Inspired?

ttocsland
July 29th, 2005
Current Mood:hopeful
Current Music:"people who grinned themselves to death" by The Housemartins
I don't think so. But I have been perusing a blog from a guy from where I grew up which is making me think - hey, this is all about me. It's not all about you - the reader. Interesting thoughts - that means I have to be happy with what I write. That's all.

Had a bit of wordage done regarding a lamp I have from a few lifetimes ago, and it's intersection with a peanuts strip from a few weeks ago. The lamp depicts Snoopy at a typewriter. Can't recall if I picked that up at a second-hand store, or just a clearance store, though it definitely was in Maryland, so I have that bit o' recall still. I remember having it as a reminder to write - something I have wanted to do for many many years.

the peanuts strip is a sunday one, with Snoopy, at the end, declaring "Good writing is hard work!" - truer words have never been spoken.

Good writing. "It was a dark and stormy night" - that's Snoopy's contribution. I've made a few myself.Something I tend to forget.

But back to this blog thing- it suffers from my perpetual cycle of enthusiastic care and tending, then a precipitous drop as I distract myself with self-doubt and too much TiVo... I have ideas. Lots of ideas. One idea was to make a list of the ideas I have, that way I'd always have something to write about. Hah... that, sadly, would take too much time to organize - sometimes I feel that I've spent a good deal of my life organizing my life so I'm organized - to what end? so I can find gas bills from three states ago - truly, what do I gain from that?

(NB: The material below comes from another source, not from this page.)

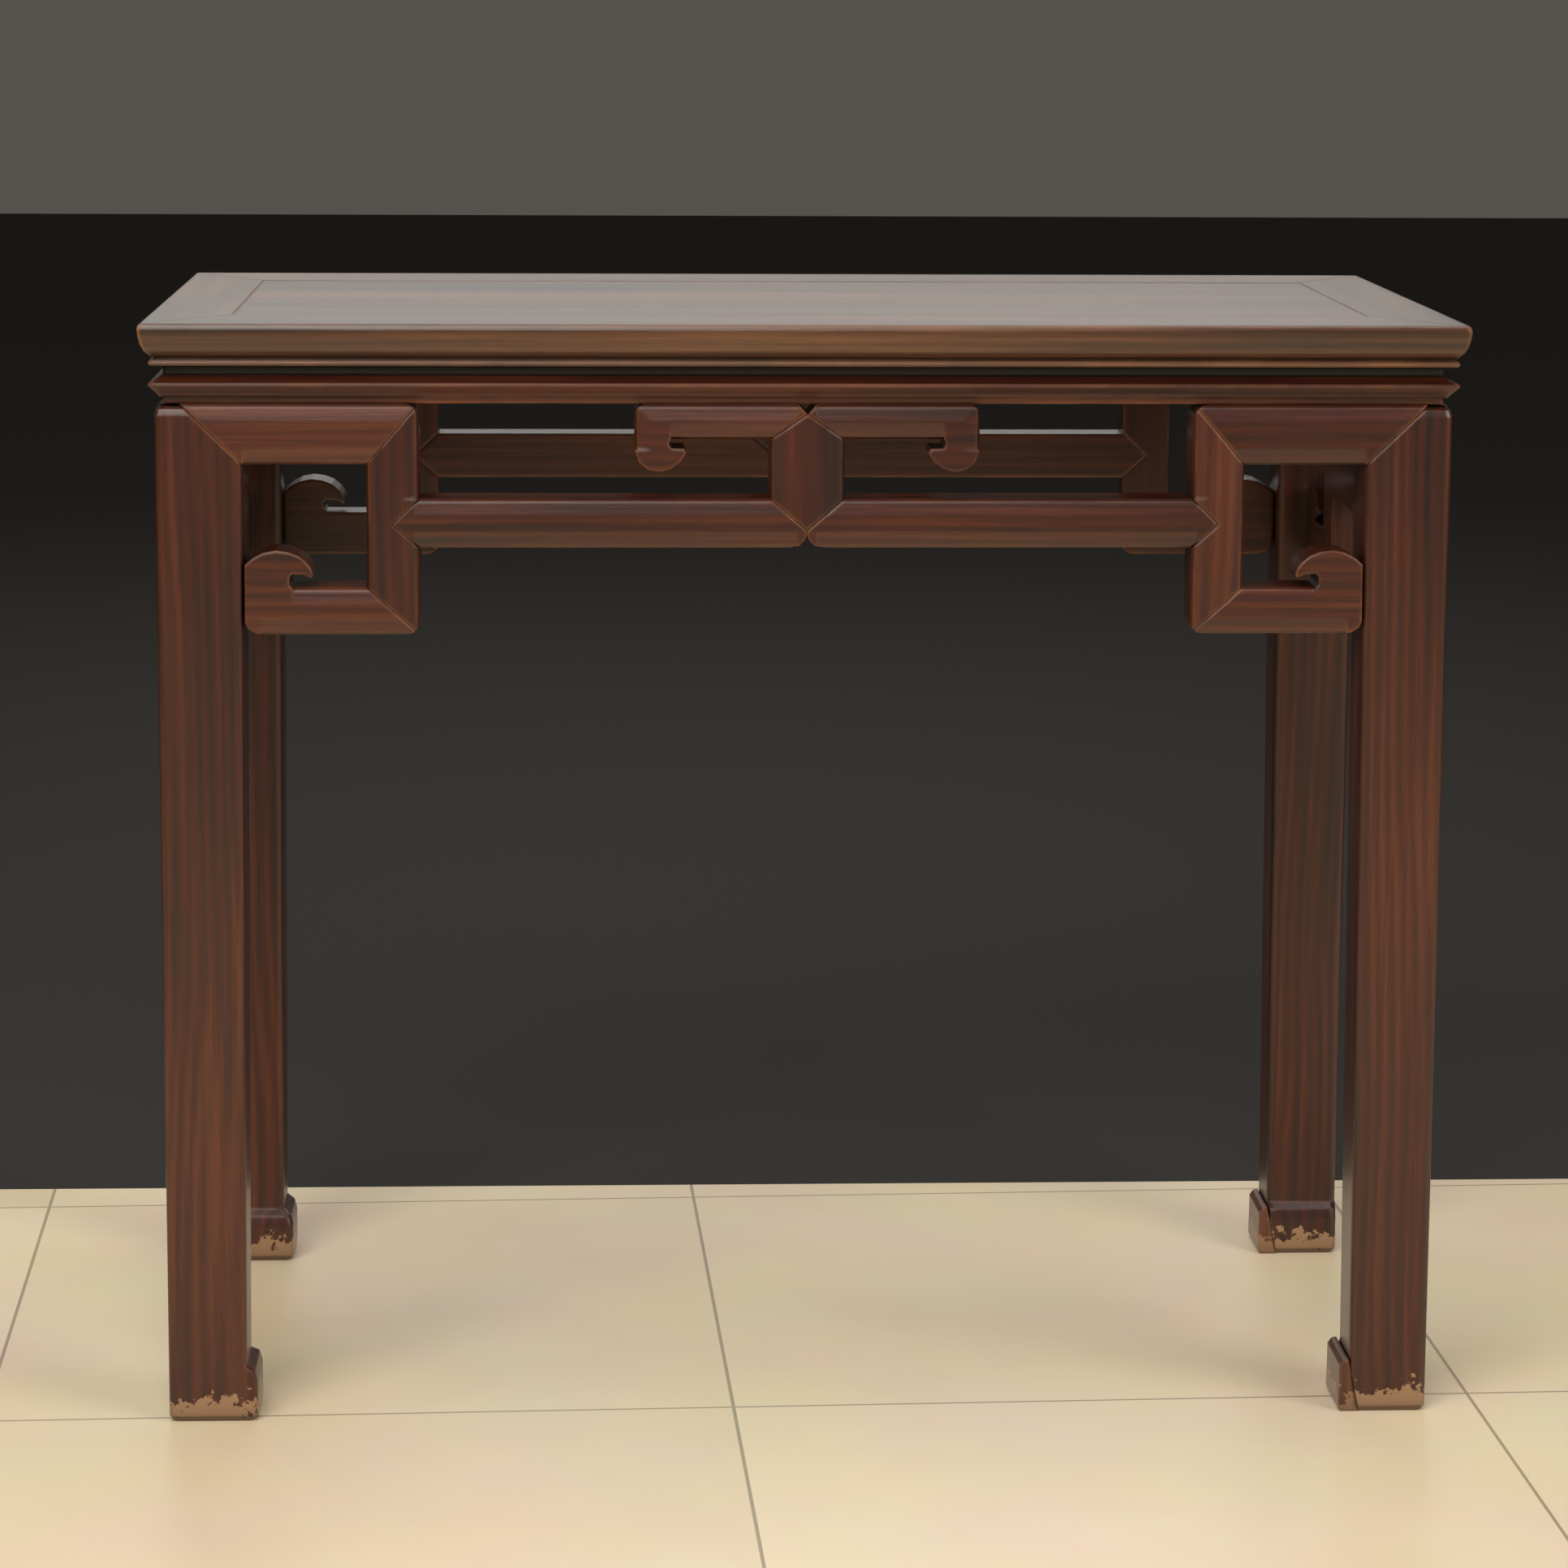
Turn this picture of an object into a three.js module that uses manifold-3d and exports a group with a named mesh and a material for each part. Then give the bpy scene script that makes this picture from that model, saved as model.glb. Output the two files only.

I've mentioned the impending return to two-wheeling - I'll but the guy after this jaunt of jotting - I fear I'm hinging a good deal of happiness and productivity to the return to mobility. Foolish? I fear. But at least it's a distinct and real difference that will be applied over the life I'm living now.

And so, I choose a mood, push play on the other machine's MMJB, and continue...

I guess I feel there's little benefit to discussing the exact past. Such as:
"people who grinned themselves to death" by The Housemartins, first heard ... who cares? Really? I personally have a love for the impact that music/songs have had in my life - probably 'cause I need to focus more on the changes that actually happened...
How about 'Ripple', covered by Jane's Addiction - circa 1991 - from a Thankful Dead tribute album - I was in store #273, lost, and cranking the tunes quite loudly.

The point of this remembrance? To prove I existed elsewhere? damn...

I was typing about the Housemartins - and it came flooding back just how lame my existence was at that time. Certainly I impressed folks, and to their credit I wasn't shunted to a corner as a leper, but wow - I was gonna explain that the guy who had the album playing (which sent me off in a spiral of how he could have at work, cause we couldn't at work... getting lost in the finer details of images/memories that may or may not be accurate) - he was a club kid, he had the great parities off base, etc. - and I'd attended, but not really partake - though I guess at that time my attendance was how I partook. Ugh... see - I get to this point and really REALLY wonder why the hell I'm writing this shit. I guess partly to remind myself to partake, and partly to jot down what fading details I do recall. Sucks getting old! Though I feel much less stressed about being wrong or making shit up!

So, where was I? Good writing. Good performance. Good grief.

Well. From the top - it's all about me, right?
I have to be happy with it. It's not the great American novel. It's my ... journaling. Which is different from my ... writing? no. Hell.

Let's spell check and then push, cause once you do that it's all good.